Data excerpt:
________
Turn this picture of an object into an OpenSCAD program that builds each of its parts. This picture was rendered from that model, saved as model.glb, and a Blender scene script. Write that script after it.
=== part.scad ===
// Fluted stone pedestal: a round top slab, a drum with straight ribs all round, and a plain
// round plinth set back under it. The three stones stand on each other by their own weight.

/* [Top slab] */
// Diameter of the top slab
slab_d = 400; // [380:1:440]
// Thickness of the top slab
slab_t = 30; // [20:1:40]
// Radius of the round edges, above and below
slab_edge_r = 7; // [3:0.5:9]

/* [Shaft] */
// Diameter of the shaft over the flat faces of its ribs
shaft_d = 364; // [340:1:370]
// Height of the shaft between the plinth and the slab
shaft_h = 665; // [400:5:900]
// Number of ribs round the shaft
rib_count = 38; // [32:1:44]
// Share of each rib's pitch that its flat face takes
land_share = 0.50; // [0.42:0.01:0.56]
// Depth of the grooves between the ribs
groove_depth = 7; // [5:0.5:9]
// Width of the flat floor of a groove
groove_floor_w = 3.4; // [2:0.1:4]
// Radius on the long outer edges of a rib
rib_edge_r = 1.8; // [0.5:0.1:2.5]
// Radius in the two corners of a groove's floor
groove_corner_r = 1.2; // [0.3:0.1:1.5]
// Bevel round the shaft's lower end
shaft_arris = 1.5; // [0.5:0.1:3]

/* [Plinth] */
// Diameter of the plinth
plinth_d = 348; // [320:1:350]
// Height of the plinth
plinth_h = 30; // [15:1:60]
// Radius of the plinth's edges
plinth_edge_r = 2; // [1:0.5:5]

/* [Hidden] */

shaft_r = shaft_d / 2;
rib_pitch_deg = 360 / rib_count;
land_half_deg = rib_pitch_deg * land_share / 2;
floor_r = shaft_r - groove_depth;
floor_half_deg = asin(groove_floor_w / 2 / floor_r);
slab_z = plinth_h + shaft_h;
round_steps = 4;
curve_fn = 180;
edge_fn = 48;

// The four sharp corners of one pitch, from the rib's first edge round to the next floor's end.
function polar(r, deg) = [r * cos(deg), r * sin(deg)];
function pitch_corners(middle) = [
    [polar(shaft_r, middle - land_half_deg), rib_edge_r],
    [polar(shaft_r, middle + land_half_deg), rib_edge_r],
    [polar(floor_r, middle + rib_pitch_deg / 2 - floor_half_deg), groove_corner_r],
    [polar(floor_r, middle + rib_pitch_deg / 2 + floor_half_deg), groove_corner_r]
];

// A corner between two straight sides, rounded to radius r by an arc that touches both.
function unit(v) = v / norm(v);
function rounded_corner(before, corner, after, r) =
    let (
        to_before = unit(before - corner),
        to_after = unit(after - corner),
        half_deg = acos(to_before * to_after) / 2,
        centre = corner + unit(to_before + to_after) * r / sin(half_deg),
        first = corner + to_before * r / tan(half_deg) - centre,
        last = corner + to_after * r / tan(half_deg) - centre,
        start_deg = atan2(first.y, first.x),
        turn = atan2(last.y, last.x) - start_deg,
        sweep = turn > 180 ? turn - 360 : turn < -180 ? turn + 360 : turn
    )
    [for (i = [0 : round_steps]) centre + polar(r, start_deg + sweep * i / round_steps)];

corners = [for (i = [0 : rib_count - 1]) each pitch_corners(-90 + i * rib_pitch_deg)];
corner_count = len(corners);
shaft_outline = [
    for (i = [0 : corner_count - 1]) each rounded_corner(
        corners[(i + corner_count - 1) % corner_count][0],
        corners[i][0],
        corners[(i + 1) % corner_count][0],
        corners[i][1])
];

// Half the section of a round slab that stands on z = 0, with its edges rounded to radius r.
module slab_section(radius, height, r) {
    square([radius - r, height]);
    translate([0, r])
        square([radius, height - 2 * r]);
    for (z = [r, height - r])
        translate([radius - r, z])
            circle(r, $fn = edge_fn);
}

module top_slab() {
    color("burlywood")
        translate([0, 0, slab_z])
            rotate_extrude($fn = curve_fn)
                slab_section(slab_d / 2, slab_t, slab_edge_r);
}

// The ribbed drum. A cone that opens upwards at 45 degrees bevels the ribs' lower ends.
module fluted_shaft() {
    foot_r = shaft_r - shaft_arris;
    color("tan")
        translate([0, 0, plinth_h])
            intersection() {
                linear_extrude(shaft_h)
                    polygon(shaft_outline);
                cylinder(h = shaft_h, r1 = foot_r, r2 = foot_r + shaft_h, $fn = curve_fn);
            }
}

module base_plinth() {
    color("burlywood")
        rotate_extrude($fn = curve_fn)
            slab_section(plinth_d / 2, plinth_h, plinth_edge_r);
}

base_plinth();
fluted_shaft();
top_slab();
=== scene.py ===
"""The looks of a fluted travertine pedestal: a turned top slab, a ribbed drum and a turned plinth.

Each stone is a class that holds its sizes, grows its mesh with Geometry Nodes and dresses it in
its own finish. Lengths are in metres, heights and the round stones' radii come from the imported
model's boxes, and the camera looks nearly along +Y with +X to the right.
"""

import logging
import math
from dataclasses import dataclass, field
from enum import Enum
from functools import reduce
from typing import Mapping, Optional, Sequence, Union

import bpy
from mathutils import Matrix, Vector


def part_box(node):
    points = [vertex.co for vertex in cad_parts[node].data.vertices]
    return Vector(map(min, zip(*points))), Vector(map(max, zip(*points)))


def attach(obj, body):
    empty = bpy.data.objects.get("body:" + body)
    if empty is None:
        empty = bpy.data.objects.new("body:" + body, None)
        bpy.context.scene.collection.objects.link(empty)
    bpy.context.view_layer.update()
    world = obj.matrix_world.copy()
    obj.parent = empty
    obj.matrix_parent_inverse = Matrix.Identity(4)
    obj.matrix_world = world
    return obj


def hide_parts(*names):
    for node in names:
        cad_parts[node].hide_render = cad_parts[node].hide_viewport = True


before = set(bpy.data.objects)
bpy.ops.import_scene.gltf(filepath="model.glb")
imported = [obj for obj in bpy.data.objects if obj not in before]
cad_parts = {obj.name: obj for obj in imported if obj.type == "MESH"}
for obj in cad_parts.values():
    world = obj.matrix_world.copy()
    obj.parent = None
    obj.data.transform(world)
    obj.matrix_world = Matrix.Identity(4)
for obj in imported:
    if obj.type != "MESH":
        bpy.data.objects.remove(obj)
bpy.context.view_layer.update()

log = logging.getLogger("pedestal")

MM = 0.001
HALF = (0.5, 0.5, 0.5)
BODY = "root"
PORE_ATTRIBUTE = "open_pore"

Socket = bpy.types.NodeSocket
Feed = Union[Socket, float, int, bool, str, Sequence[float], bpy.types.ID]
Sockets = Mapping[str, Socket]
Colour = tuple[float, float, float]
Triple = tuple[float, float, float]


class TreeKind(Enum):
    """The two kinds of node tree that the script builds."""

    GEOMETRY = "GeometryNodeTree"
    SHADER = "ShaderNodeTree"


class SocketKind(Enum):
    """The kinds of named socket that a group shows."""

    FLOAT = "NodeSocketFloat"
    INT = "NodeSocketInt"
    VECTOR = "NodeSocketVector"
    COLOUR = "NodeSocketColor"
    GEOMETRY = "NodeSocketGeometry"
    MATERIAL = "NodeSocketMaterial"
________
Take the listing above and repeat exactly the lines from the one containing "obj.matrix_parent_inverse = Matrix.Identity(4)" through the one containing "before = set(bpy.data.objects)", both included.

    obj.matrix_parent_inverse = Matrix.Identity(4)
    obj.matrix_world = world
    return obj


def hide_parts(*names):
    for node in names:
        cad_parts[node].hide_render = cad_parts[node].hide_viewport = True


before = set(bpy.data.objects)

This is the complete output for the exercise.